The summit did not revolve around abstract forecasts. Speakers and exhibitors instead presented real-world applications, from poultry farms and hospital wards to digital banks and online content platforms. The message: AI in the region has entered a phase of execution rather than experimentation.
Egypt’s Minister of Communications and Information Technology, Raafat Hindy, described the event as evidence of Cairo’s ambition to strengthen its AI ecosystem. He said Egypt aims to expand its talent base and investment capacity ahead of the 2027 edition, which organizers confirmed will take place from June 1-2 next year.
Startups turn algorithms into economic tools
More than 250 startups participated, each with a distinct interpretation of how AI can solve immediate problems.
Emotii, a UK-based startup, presented what it calls an emotionally intelligent communication platform.
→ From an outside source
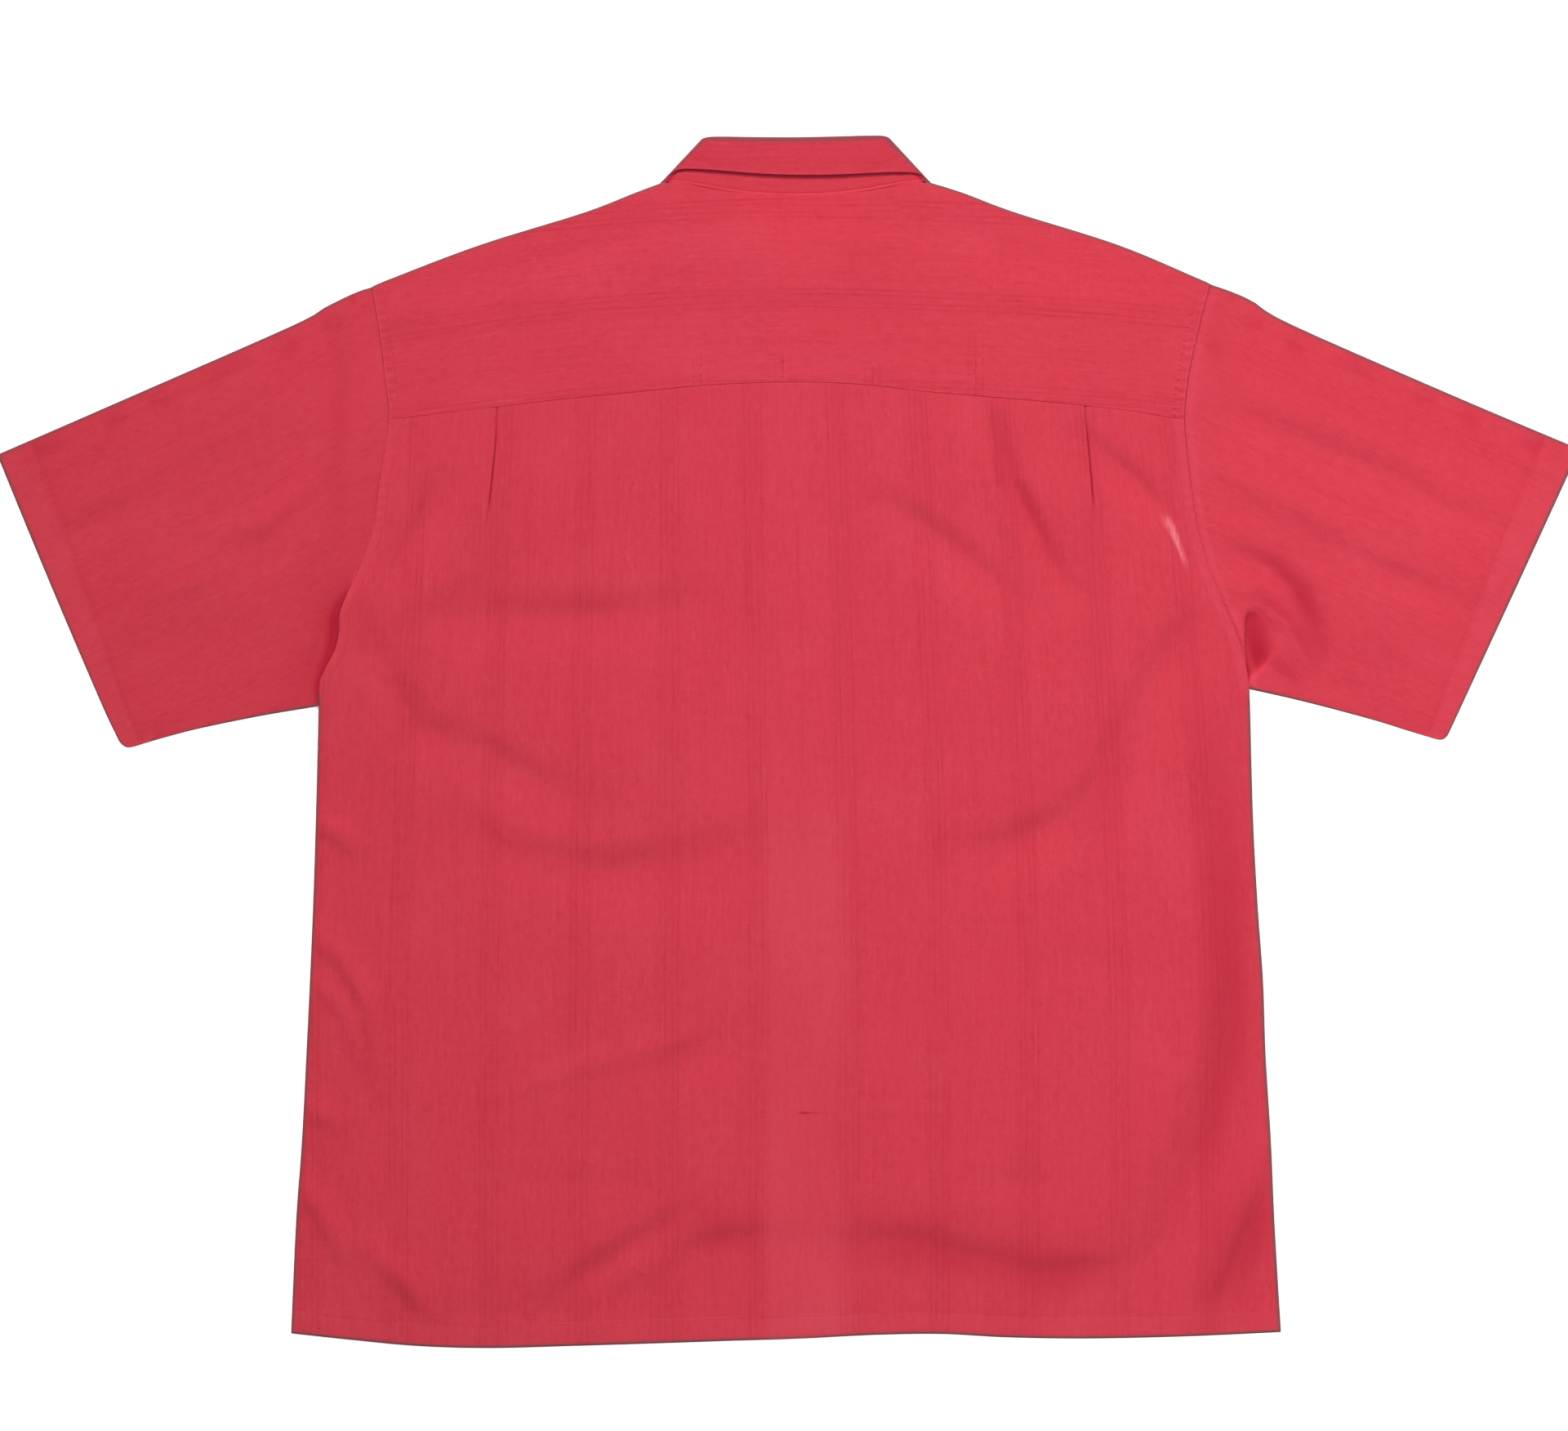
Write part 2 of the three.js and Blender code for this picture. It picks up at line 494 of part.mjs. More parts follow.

The system analyzes tone and nuance in multilingual exchanges in real time. The aim is to ensure that meaning does not disappear in translation, especially in corporate environments that rely on cross-border collaboration.
Amira AI addressed another frontline sector: customer service and sales. Its MIRA platform replaces fragmented tools with a unified AI system capable of handling interactions and simulating scenarios for staff training. The company reports deployment across major enterprises, which signals that AI adoption in client-facing operations has moved beyond pilot projects.
In agriculture, Datalentech introduced Paula, an AI decision engine designed for poultry producers. The system forecasts feed efficiency, mortality rates, and price trends weeks in advance. For farmers who operate within tight margins, such projections offer room for better planning and fewer costly surprises.
Healthcare innovation came from Egyptian startup IRRI Vision, which showcased AI-powered retinal screening technology. The system assists doctors in detecting critical eye conditions, including Retinopathy of Prematurity, at earlier stages. Integrated into portable imaging devices, the tool aims to expand access to diagnosis beyond major hospitals.
A call for clarity in the AI debate
One of the most attended sessions featured science communicator Ahmed El-Ghandour, whose online channel attracts millions across the Arab world. Rather than promote futuristic claims, he addressed the responsibility that accompanies AI communication.
“AI is no longer emerging technology – it already reshapes governments, markets and societies,” he said. “The challenge is to explain this transformation with clarity and objectivity, without exaggeration or fear-driven narratives.”
He argued that graduates and professionals need guidance that empowers rather than intimidates. In his view, accessible explanations matter as much as technical breakthroughs.
Finance enters the intelligence era
Financial services executives described a structural shift within their industry.
Ahmed Abdelaal, Group CEO of Mashreq, said banking now revolves around agility. “It is no longer about having the biggest or fastest AI system,” he said in a press statement. “It is about the ability to adapt and deploy AI in ways that create value.”
Ahmed Yehia, CEO of Fintech and Digital Lifestyle at e&, linked AI investment to customer trust. He argues that financial technology must remain intuitive if it seeks mass adoption.
Representatives from OPay and MNT-Halan offered a perspective shaped by African market realities. Limited connectivity, regulatory hurdles, and price sensitivity forced companies to design leaner, adaptable AI systems. Those constraints, they suggested, became an advantage rather than a setback.
On the investment side, Gerald Ko of Gobi Partners described a funding landscape that favors discipline. Investors increasingly seek startups with clear revenue paths and scalable business models, especially as capital structures grow more complex across borders.
Cairo positions itself for the next chapter
The summit’s first edition drew broad international participation and several partnership announcements. Organizers now prepare for the 2027 return, with an expanded agenda that will examine enterprise deployment, startup scale, and cross-border collaboration.
If this debut offered any clear takeaway, it is that AI innovations in the Middle East and Africa are not emerging, they are already established and growing, shaping food production forecasts, supporting clinical decisions, managing digital payments, and even influencing how technology itself reaches public understanding.